** start of DATA SEGMENT **
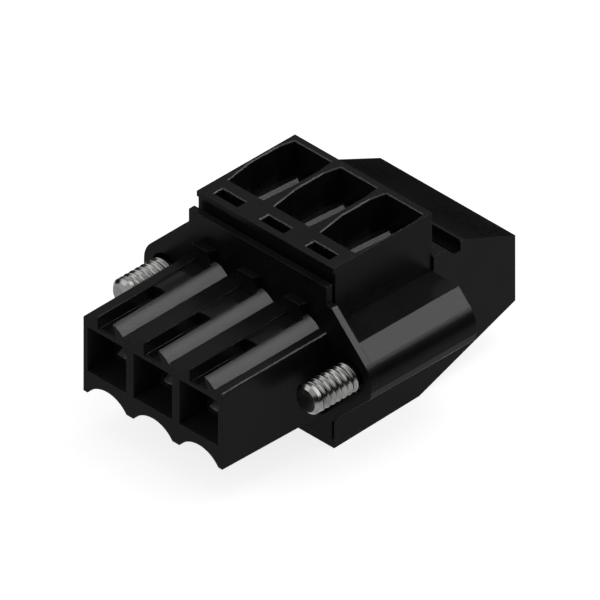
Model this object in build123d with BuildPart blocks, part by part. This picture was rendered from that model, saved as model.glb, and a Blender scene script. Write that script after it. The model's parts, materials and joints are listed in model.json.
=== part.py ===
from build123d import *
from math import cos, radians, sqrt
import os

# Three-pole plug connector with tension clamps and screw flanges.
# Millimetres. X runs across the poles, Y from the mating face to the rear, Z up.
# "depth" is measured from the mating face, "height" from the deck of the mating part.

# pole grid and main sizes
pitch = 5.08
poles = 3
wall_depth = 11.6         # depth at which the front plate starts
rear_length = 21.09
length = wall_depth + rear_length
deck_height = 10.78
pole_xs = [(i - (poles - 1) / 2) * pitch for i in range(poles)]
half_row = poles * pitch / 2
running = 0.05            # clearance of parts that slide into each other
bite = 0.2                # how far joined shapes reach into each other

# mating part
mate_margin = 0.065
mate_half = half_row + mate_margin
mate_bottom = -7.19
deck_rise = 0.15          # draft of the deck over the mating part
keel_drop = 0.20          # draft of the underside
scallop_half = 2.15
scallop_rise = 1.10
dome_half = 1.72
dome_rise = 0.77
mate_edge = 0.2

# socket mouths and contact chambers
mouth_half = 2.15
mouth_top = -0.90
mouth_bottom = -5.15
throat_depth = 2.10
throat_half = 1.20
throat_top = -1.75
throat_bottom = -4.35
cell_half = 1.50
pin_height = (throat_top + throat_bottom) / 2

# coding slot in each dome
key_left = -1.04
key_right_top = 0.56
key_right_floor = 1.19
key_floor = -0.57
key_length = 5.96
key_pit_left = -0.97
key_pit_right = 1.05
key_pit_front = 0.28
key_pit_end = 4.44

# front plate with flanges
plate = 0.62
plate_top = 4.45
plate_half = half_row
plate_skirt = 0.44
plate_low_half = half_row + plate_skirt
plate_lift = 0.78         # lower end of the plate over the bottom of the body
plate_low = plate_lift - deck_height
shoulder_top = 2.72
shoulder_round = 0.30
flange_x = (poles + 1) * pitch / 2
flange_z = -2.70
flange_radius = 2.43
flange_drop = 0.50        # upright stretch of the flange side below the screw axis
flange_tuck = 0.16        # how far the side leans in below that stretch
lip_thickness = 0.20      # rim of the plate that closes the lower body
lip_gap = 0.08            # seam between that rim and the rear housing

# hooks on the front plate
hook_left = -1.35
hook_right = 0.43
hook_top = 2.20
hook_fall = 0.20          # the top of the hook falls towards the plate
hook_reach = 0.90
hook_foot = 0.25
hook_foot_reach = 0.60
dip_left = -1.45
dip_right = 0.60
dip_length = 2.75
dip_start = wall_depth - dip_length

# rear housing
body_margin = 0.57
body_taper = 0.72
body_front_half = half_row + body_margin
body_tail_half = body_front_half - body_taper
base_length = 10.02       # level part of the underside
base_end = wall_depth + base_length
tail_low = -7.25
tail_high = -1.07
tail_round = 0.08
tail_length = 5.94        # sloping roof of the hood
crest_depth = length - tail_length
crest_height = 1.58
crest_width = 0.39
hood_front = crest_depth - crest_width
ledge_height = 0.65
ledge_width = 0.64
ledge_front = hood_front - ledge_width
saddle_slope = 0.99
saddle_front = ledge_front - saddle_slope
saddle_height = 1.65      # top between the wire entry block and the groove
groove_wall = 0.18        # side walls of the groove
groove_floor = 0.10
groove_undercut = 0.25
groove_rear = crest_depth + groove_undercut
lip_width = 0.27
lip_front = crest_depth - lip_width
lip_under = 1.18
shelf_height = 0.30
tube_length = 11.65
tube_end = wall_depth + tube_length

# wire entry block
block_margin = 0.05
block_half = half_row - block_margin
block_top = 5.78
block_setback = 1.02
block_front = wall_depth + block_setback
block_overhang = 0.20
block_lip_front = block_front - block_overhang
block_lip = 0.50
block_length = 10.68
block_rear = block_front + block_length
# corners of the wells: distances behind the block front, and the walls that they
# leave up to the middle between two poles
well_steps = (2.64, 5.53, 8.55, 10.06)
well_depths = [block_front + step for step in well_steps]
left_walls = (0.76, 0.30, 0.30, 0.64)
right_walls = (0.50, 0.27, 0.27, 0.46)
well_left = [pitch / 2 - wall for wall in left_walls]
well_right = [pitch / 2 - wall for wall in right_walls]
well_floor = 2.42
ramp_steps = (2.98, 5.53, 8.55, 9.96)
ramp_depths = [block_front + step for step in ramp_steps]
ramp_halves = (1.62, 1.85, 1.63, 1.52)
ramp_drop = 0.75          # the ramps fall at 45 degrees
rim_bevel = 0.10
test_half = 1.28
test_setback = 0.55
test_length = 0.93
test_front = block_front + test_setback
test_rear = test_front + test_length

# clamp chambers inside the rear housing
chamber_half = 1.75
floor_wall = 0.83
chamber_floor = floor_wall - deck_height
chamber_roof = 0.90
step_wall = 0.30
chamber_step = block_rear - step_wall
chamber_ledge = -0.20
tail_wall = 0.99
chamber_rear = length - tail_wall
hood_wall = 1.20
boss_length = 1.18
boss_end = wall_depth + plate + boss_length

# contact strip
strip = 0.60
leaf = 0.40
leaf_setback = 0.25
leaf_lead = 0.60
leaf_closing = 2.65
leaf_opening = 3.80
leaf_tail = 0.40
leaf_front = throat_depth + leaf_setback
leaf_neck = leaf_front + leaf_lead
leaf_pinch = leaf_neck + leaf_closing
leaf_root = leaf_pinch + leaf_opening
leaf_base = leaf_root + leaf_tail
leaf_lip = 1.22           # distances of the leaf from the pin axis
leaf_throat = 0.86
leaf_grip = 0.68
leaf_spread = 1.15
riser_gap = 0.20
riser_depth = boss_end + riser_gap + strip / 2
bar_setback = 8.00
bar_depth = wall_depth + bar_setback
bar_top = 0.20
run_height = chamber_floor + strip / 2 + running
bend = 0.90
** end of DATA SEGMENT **
### SET TASK
Return nothing but the lines from the start of the listing above through the line containing "reach into each other", exactly as given.

### WRITTEN RESPONSE
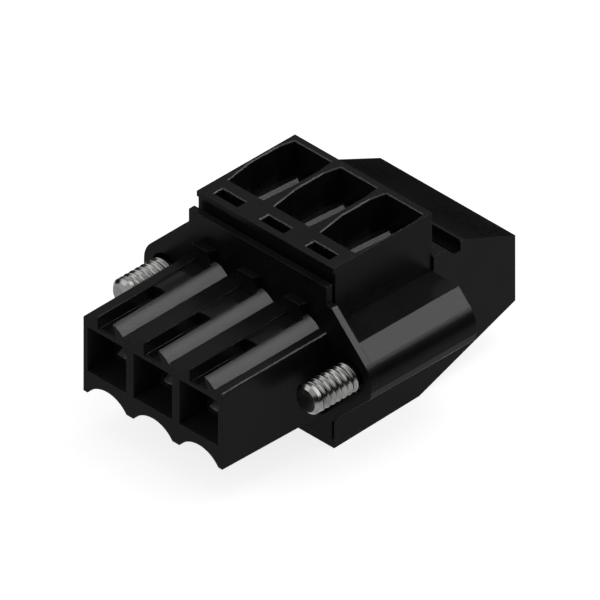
Model this object in build123d with BuildPart blocks, part by part. This picture was rendered from that model, saved as model.glb, and a Blender scene script. Write that script after it. The model's parts, materials and joints are listed in model.json.
=== part.py ===
from build123d import *
from math import cos, radians, sqrt
import os

# Three-pole plug connector with tension clamps and screw flanges.
# Millimetres. X runs across the poles, Y from the mating face to the rear, Z up.
# "depth" is measured from the mating face, "height" from the deck of the mating part.

# pole grid and main sizes
pitch = 5.08
poles = 3
wall_depth = 11.6         # depth at which the front plate starts
rear_length = 21.09
length = wall_depth + rear_length
deck_height = 10.78
pole_xs = [(i - (poles - 1) / 2) * pitch for i in range(poles)]
half_row = poles * pitch / 2
running = 0.05            # clearance of parts that slide into each other
bite = 0.2                # how far joined shapes reach into each other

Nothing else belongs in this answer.